/real-estate-data-analysis

Analysis and interpretation of a Belgium's real estate dataset, using Matplotlib, Seaborn and Geopandas. Challenge given by Becode.

Primary LanguageJupyter Notebook

Challenge: Data Analysis

Using pandas and data visualisation libraries (Matplotlib, Seaborn), let's establish conclusions about a dataset.

Team member:

Kai Yung (Adam) https://github.com/kaiyungtan
Joffrey Bienvenu https://github.com/Joffreybvn
Mathieu Leers https://github.com/leersmathieu

Price/m2 Map:

Here is a quick introduction to our work: A map of all belgian's municipalities with their median price/m2. Click to enlarge https://kaiyungtan.github.io/challenge-data-analysis/Visualisation/map_pricem2.png

Challenge's summary

The mission is: Cleaning and doing a complete analysis and interpretation of the dataset created during the previous challenge. In order to create a machine learning model to predict prices on Belgium's real estate's sales.

Objectives:

  • Using Pandas for data manipulation.
  • Using MatplotLib and/or Seaborn for plotting.
  • Finding and understanding correlations between dataset's variables.

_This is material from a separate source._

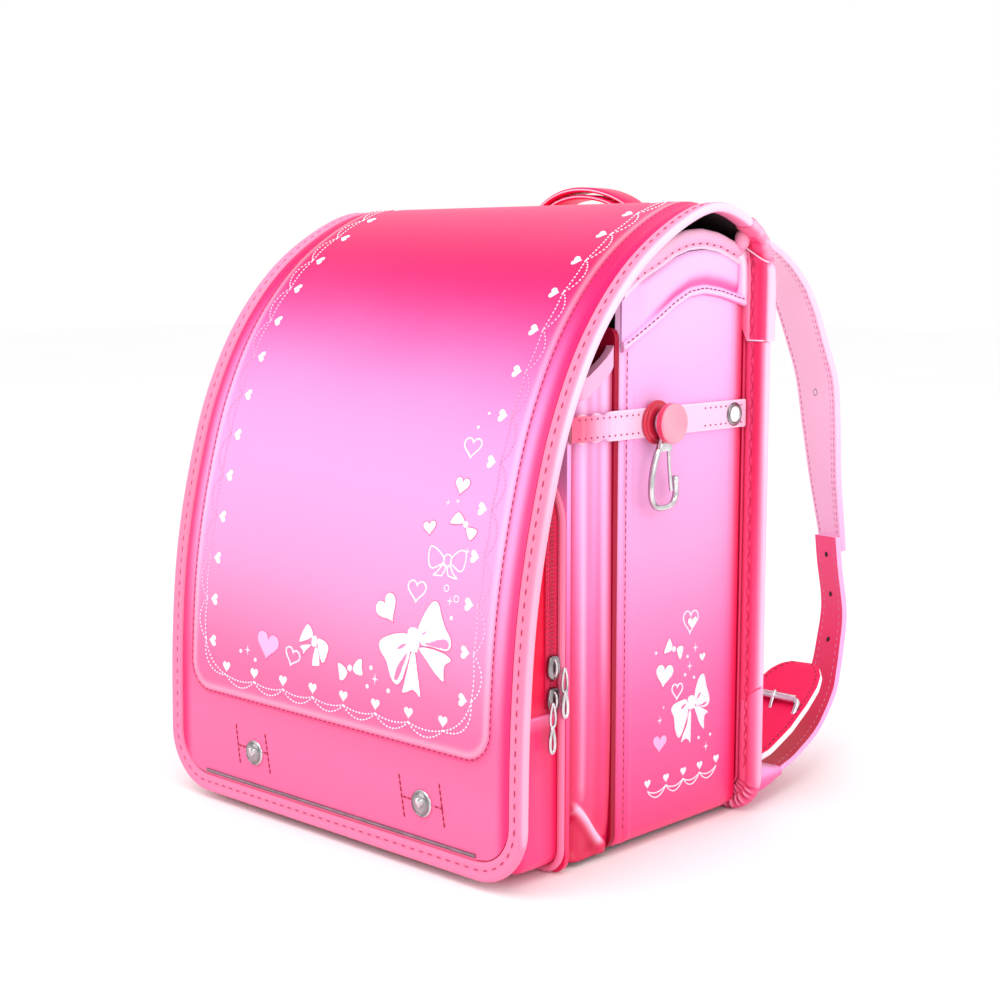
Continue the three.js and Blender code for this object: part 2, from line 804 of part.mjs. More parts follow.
// Front face of the pocket at a level
function pocketFrontY(level) {
  const share = THREE.MathUtils.clamp((level - pocketFoot) / (pocketHeight - pocketFoot), 0, 1);
  return pocketBack - pocketDepth * tableAt(pocketLean, 'up', share, 'depth');
}

// Half outline of the pocket, grown or shrunk all round, with levels for its lean
function pocketOutline(grow) {
  const low = arc(pocketHalf - pocketCorner, pocketFoot + pocketCorner, pocketCorner + grow, -90, 0, 3);
  const side = pocketHalf + grow;
  const levels = pocketLean.slice(2, 4).map(({ up }) => [side, lerp(pocketFoot, pocketHeight, up)]);
  const corner = pocketTopCorner + grow;
  const top = arc(side - corner, pocketHeight - pocketTopCorner, corner, 0, 90, 6);
  return [...low, ...levels, ...top];
}

// Zipped pocket, hollow and open only against the wall behind it
function pocketShell() {
  const depthAt = (share, back) => (x, z) => lerp(pocketBack, pocketFrontY(z) + back, share);
  const rings = [
    symmetricRing(pocketOutline(-pocketEase - pocketWall), depthAt(1, pocketWall)),
    symmetricRing(pocketOutline(-pocketWall), depthAt(0.84, pocketWall)),
    symmetricRing(pocketOutline(-pocketWall), depthAt(0, 0)),
    symmetricRing(pocketOutline(0), depthAt(0, 0)),
    symmetricRing(pocketOutline(0), depthAt(0.84, 0)),
    symmetricRing(pocketOutline(-pocketEase * 0.3), depthAt(0.95, 0)),
    symmetricRing(pocketOutline(-pocketEase), depthAt(1, 0)),
  ];
  return loft(rings);
}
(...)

The dataset: a 50.000 entries' one !

To complete this challenge, we used a Dataset of 50.000 real estate's observations, previously scrapped by Kai Yung and its team during a previous challenge.

To get geographical informations about our data, we merged this dataset with the Postal Codes dataset from belgium.be and later, witht the Belgium Municipalities GeoJSON provided by ArcGis.

Why this dataset ?

We choose to use this dataset because:

  • It has a lot of entries: And they are not totally clean ! One of the key exercice of this challenge, was to be able to work with uncomplete/corrupted data. And at the same time, having the maximum amount of data to discover interesting correlations, and have a meaningfull analyse.

  • It was scrapped from ImmoWeb: Immoweb is probably the biggest real estate website of Belgium. It has more detailed data than Zimmo, for example.

  • It was scrapped by colleagues: The dataset "dataset_house_apartment.csv" was scrapped by a Becode colleague and can be found on this repository.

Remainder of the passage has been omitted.